JOB: Return, word for word, every line that follows.

SOURCE RECORDS:

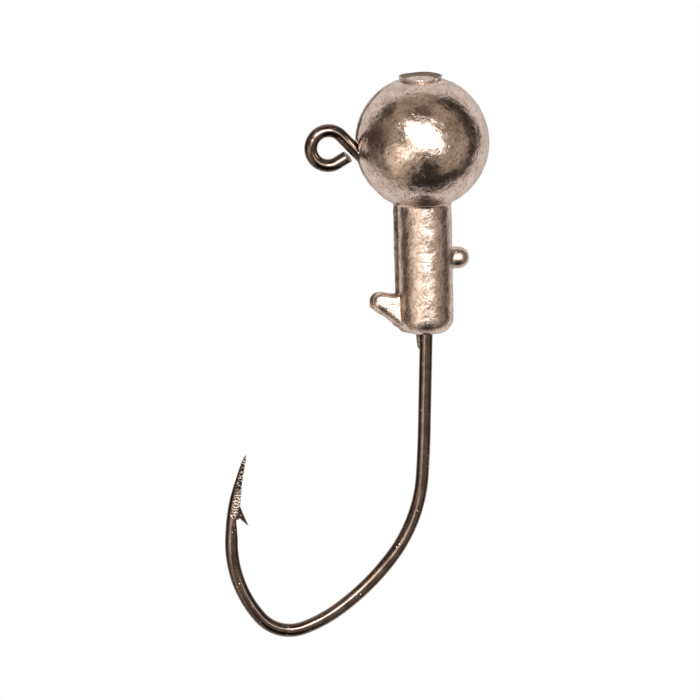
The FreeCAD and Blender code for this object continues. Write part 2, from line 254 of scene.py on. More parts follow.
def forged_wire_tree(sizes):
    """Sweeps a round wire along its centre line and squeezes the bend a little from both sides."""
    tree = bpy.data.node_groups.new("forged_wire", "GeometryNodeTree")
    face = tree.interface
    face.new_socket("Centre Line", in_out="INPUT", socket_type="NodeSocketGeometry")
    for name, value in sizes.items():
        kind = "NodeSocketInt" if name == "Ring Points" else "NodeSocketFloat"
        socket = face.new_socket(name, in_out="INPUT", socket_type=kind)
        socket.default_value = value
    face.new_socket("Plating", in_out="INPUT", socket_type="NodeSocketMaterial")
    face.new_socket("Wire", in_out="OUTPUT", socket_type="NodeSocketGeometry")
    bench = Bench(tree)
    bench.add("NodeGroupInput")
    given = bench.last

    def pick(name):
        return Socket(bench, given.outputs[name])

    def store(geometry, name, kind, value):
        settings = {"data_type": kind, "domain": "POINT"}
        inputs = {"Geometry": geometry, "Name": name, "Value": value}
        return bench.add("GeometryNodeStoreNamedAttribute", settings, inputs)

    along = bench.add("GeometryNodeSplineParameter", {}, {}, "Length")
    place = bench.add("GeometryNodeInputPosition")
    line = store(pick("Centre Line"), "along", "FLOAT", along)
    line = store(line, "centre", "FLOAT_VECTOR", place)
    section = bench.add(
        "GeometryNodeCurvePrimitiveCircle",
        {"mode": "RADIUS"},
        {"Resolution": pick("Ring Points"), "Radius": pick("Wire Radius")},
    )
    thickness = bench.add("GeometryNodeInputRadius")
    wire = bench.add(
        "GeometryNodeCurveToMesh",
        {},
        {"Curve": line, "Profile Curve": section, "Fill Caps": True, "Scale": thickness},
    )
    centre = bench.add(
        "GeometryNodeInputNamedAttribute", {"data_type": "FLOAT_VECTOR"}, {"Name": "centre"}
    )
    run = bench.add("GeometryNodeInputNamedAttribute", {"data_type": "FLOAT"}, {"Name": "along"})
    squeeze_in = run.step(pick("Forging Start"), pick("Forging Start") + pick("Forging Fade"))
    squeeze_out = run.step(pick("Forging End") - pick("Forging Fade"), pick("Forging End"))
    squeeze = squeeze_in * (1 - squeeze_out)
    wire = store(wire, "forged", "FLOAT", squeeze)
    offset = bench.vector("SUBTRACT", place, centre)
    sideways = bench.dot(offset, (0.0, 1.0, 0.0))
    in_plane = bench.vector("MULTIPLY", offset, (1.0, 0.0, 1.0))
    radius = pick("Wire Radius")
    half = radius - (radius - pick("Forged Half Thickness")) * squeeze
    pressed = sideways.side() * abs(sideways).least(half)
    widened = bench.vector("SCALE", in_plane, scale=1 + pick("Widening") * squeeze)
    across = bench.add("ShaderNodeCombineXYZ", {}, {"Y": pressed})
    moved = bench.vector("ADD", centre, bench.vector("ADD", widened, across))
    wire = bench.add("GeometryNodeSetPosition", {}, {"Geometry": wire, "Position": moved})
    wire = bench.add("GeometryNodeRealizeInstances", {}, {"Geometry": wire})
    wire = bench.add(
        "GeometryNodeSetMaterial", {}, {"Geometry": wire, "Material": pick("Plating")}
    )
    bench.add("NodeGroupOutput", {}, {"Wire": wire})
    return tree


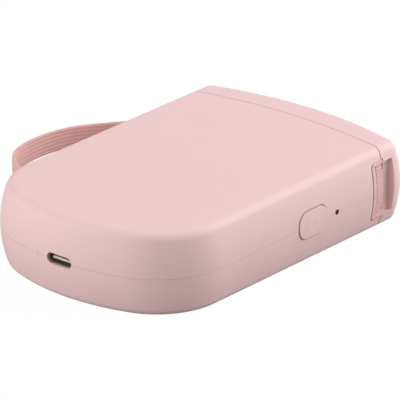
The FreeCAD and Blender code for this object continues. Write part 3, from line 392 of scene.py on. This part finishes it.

EXERCISE OUTPUT:
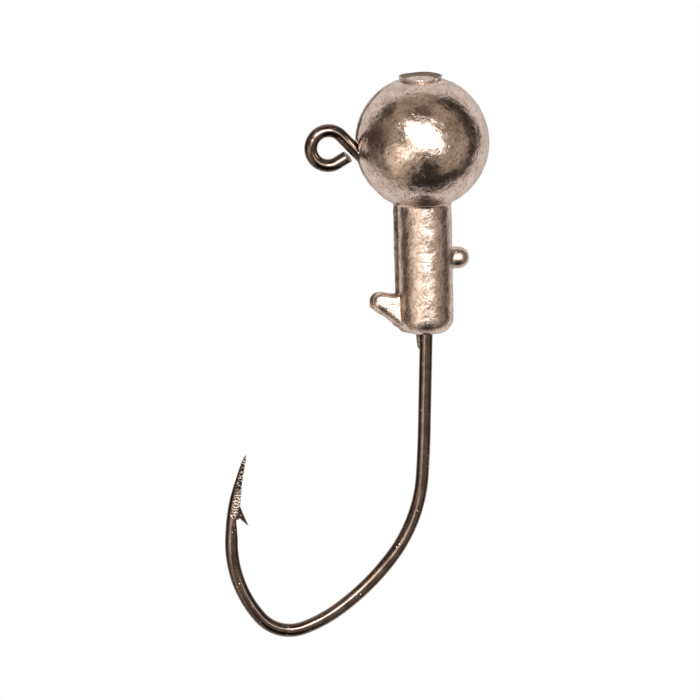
The FreeCAD and Blender code for this object continues. Write part 2, from line 254 of scene.py on. More parts follow.
def forged_wire_tree(sizes):
    """Sweeps a round wire along its centre line and squeezes the bend a little from both sides."""
    tree = bpy.data.node_groups.new("forged_wire", "GeometryNodeTree")
    face = tree.interface
    face.new_socket("Centre Line", in_out="INPUT", socket_type="NodeSocketGeometry")
    for name, value in sizes.items():
        kind = "NodeSocketInt" if name == "Ring Points" else "NodeSocketFloat"
        socket = face.new_socket(name, in_out="INPUT", socket_type=kind)
        socket.default_value = value
    face.new_socket("Plating", in_out="INPUT", socket_type="NodeSocketMaterial")
    face.new_socket("Wire", in_out="OUTPUT", socket_type="NodeSocketGeometry")
    bench = Bench(tree)
    bench.add("NodeGroupInput")
    given = bench.last

    def pick(name):
        return Socket(bench, given.outputs[name])

    def store(geometry, name, kind, value):
        settings = {"data_type": kind, "domain": "POINT"}
        inputs = {"Geometry": geometry, "Name": name, "Value": value}
        return bench.add("GeometryNodeStoreNamedAttribute", settings, inputs)

    along = bench.add("GeometryNodeSplineParameter", {}, {}, "Length")
    place = bench.add("GeometryNodeInputPosition")
    line = store(pick("Centre Line"), "along", "FLOAT", along)
    line = store(line, "centre", "FLOAT_VECTOR", place)
    section = bench.add(
        "GeometryNodeCurvePrimitiveCircle",
        {"mode": "RADIUS"},
        {"Resolution": pick("Ring Points"), "Radius": pick("Wire Radius")},
    )
    thickness = bench.add("GeometryNodeInputRadius")
    wire = bench.add(
        "GeometryNodeCurveToMesh",
        {},
        {"Curve": line, "Profile Curve": section, "Fill Caps": True, "Scale": thickness},
    )
    centre = bench.add(
        "GeometryNodeInputNamedAttribute", {"data_type": "FLOAT_VECTOR"}, {"Name": "centre"}
    )
    run = bench.add("GeometryNodeInputNamedAttribute", {"data_type": "FLOAT"}, {"Name": "along"})
    squeeze_in = run.step(pick("Forging Start"), pick("Forging Start") + pick("Forging Fade"))
    squeeze_out = run.step(pick("Forging End") - pick("Forging Fade"), pick("Forging End"))
    squeeze = squeeze_in * (1 - squeeze_out)
    wire = store(wire, "forged", "FLOAT", squeeze)
    offset = bench.vector("SUBTRACT", place, centre)
    sideways = bench.dot(offset, (0.0, 1.0, 0.0))
    in_plane = bench.vector("MULTIPLY", offset, (1.0, 0.0, 1.0))
    radius = pick("Wire Radius")
    half = radius - (radius - pick("Forged Half Thickness")) * squeeze
    pressed = sideways.side() * abs(sideways).least(half)
    widened = bench.vector("SCALE", in_plane, scale=1 + pick("Widening") * squeeze)
    across = bench.add("ShaderNodeCombineXYZ", {}, {"Y": pressed})
    moved = bench.vector("ADD", centre, bench.vector("ADD", widened, across))
    wire = bench.add("GeometryNodeSetPosition", {}, {"Geometry": wire, "Position": moved})
    wire = bench.add("GeometryNodeRealizeInstances", {}, {"Geometry": wire})
    wire = bench.add(
        "GeometryNodeSetMaterial", {}, {"Geometry": wire, "Material": pick("Plating")}
    )
    bench.add("NodeGroupOutput", {}, {"Wire": wire})
    return tree


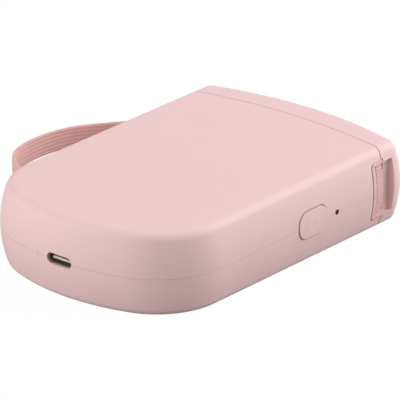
The FreeCAD and Blender code for this object continues. Write part 3, from line 392 of scene.py on. This part finishes it.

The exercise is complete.